__Do this__
Set down exactly the lines of the listing below, please, beginning with the first and ending with the line that holds "# %% Hills, cells and strokes".

━━ Supplied information

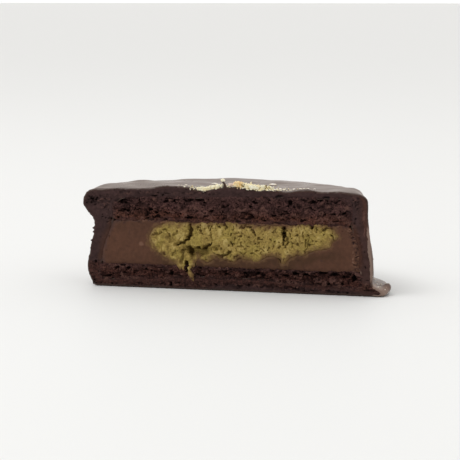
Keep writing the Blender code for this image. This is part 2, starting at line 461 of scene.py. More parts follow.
# %% Make room for the core in the ganache
room_share = (0.98, 0.98, 0.94)
pick(core)
bpy.ops.object.duplicate()
core_room = bpy.context.object
bpy.ops.transform.resize(value=room_share, center_override=(core_x, cut_y, core_middle))
cut_room(ganache, settle(core_room))
report(ganache)

# %% [markdown]
# ## Fine skins on the cut
#
# Only the cut face shows its crumb, so only there does the mesh need to be fine. Each layer
# gets an even skin of about half a millimetre, and the faces on the cut are then divided
# again until they are about a tenth of a millimetre.

# %% Refine the cut faces
layer_reach = 0.35
coat_reaches = (0.9, 0.3)


def divide_near_cut(piece, reach):
    """Divides the faces whose centres lie less than the reach behind the cut, in mm."""
    pick(piece)
    mesh = piece.data
    for parts in (mesh.vertices, mesh.edges):
        parts.foreach_set("select", [False] * len(parts))
    for face in mesh.polygons:
        face.select = face.center.y < cut_y + reach * mm
    bpy.ops.object.mode_set(mode="EDIT")
    bpy.ops.mesh.select_mode(type="FACE")
    bpy.ops.mesh.subdivide(number_cuts=1, smoothness=0)
    bpy.ops.object.mode_set(mode="OBJECT")


for piece, size in ((lid, 0.5), (floor_biscuit, 0.5), (ganache, 0.55), (core, 0.45)):
    even_skin(piece, size)
    for _ in range(2):
        divide_near_cut(piece, layer_reach)
    report(piece)
for reach in coat_reaches:
    divide_near_cut(coat, reach)
report(coat)

# %% [markdown]
# ## Noise as a carving tool
#
# The crumb of a biscuit, the lumps of nut paste and the drag marks of a knife are all
# irregular heights over the cut plane. Small functions make them from seeded random
# numbers: soft hills, cells like packed grains, and strokes such as cracks. Each takes the
# points' places on the cut in millimetres and returns one number for each point.

# %% Hills, cells and strokes


def hills(u, v, size, seed, stretch=1.0):
    """Smooth random hills from -1 to 1, about `size` mm wide and `stretch` times as long."""
    table = np.random.default_rng(seed).uniform(-1, 1, (128, 128))
    x, y = u / (size * stretch), v / size
    i, j = np.floor(x).astype(int), np.floor(y).astype(int)
    fx, fy = x - i, y - j
    fx, fy = fx * fx * (3 - 2 * fx), fy * fy * (3 - 2 * fy)
    left, right, low, high = i % 128, (i + 1) % 128, j % 128, (j + 1) % 128
    below = table[left, low] * (1 - fx) + table[right, low] * fx
    above = table[left, high] * (1 - fx) + table[right, high] * fx
    return below * (1 - fy) + above * fy


def rough(u, v, size, seed, octaves=3, stretch=1.0):
    """Hills with smaller hills on them."""
    total = 0
    for octave in range(octaves):
        total = total + hills(u, v, size / 2 ** octave, seed + octave, stretch) / 2 ** octave
    return total / 1.5


def cells(u, v, size, seed):
    """Distance to the nearest and the second nearest of scattered grain centres, in sizes."""
    jitter = np.random.default_rng(seed).uniform(0.1, 0.9, (64, 64, 2))
    x = u / size
    y = v / size
    i = np.floor(x).astype(int)
    j = np.floor(y).astype(int)
    first = np.full(u.shape, 9.0)
    second = np.full(u.shape, 9.0)
    for di in (-1, 0, 1):
        for dj in (-1, 0, 1):
            spot = jitter[(i + di) % 64, (j + dj) % 64]
            away = np.hypot(i + di + spot[:, 0] - x, j + dj + spot[:, 1] - y)
            second = np.minimum(second, np.maximum(first, away))
            first = np.minimum(first, away)
    return first, second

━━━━

__Exercise output__
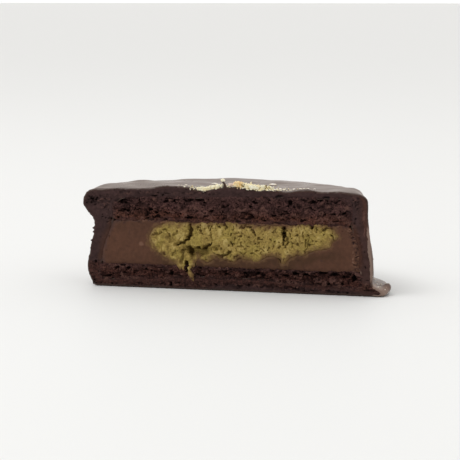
Keep writing the Blender code for this image. This is part 2, starting at line 461 of scene.py. More parts follow.
# %% Make room for the core in the ganache
room_share = (0.98, 0.98, 0.94)
pick(core)
bpy.ops.object.duplicate()
core_room = bpy.context.object
bpy.ops.transform.resize(value=room_share, center_override=(core_x, cut_y, core_middle))
cut_room(ganache, settle(core_room))
report(ganache)

# %% [markdown]
# ## Fine skins on the cut
#
# Only the cut face shows its crumb, so only there does the mesh need to be fine. Each layer
# gets an even skin of about half a millimetre, and the faces on the cut are then divided
# again until they are about a tenth of a millimetre.

# %% Refine the cut faces
layer_reach = 0.35
coat_reaches = (0.9, 0.3)


def divide_near_cut(piece, reach):
    """Divides the faces whose centres lie less than the reach behind the cut, in mm."""
    pick(piece)
    mesh = piece.data
    for parts in (mesh.vertices, mesh.edges):
        parts.foreach_set("select", [False] * len(parts))
    for face in mesh.polygons:
        face.select = face.center.y < cut_y + reach * mm
    bpy.ops.object.mode_set(mode="EDIT")
    bpy.ops.mesh.select_mode(type="FACE")
    bpy.ops.mesh.subdivide(number_cuts=1, smoothness=0)
    bpy.ops.object.mode_set(mode="OBJECT")


for piece, size in ((lid, 0.5), (floor_biscuit, 0.5), (ganache, 0.55), (core, 0.45)):
    even_skin(piece, size)
    for _ in range(2):
        divide_near_cut(piece, layer_reach)
    report(piece)
for reach in coat_reaches:
    divide_near_cut(coat, reach)
report(coat)

# %% [markdown]
# ## Noise as a carving tool
#
# The crumb of a biscuit, the lumps of nut paste and the drag marks of a knife are all
# irregular heights over the cut plane. Small functions make them from seeded random
# numbers: soft hills, cells like packed grains, and strokes such as cracks. Each takes the
# points' places on the cut in millimetres and returns one number for each point.

# %% Hills, cells and strokes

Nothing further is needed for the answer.